テレビ放送の完全デジタル化を半月後に控え、FMラジオでテレビの音が聞けなくなるという問題が、急にクローズアップされている。テレビから多くの情報を得ている視覚障害者や、被災地の避難所への影響も指摘されている。
アナログテレビの音声は、FMラジオと同じ形式の電波で放送されており、総務省が割り当てている周波数の帯域も近かった。
視覚障害者の多くがFMラジオを利用
FMラジオには76~90メガヘルツが割り当てられているのに対して、テレビ音声の1~3チャンネルは、そのすぐ上の90~108メガヘルツ。4~12チャンネルも170~222メガヘルツと、比較的近い帯域が割り当てられている。いずれも「VHF帯」と呼ばれる帯域の電波で、同じアンテナで受信できる。
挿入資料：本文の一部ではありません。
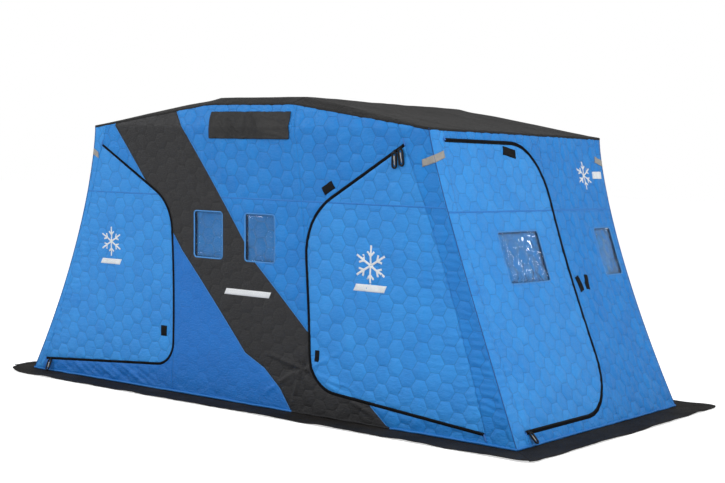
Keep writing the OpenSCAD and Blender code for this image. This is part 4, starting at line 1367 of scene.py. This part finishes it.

このため、「テレビの音声も受信できる」とうたって販売されるFMラジオも多かった。
ところが、7月24日にアナログテレビが停波してしまうと、FMラジオでテレビの音声を聞くことができなくなる。デジタルテレビは電波の形式が異なる上に、周波数帯域も470~770メガヘルツと異なる(UHF帯)ためだ。
このことを問題視する声もある。そのひとつが、視覚障害者の団体「全日本視覚障害者協議会」(全視協)。厚生労働省が06年に行った調査によると、視覚障害者の情報入手先(複数回答)としてラジオを挙げた人は49.3%だったのに対して、テレビは66.0%と最も多かった。テレビから情報を入手していた視覚障害者の多くがFMラジオを利用していたとみられる。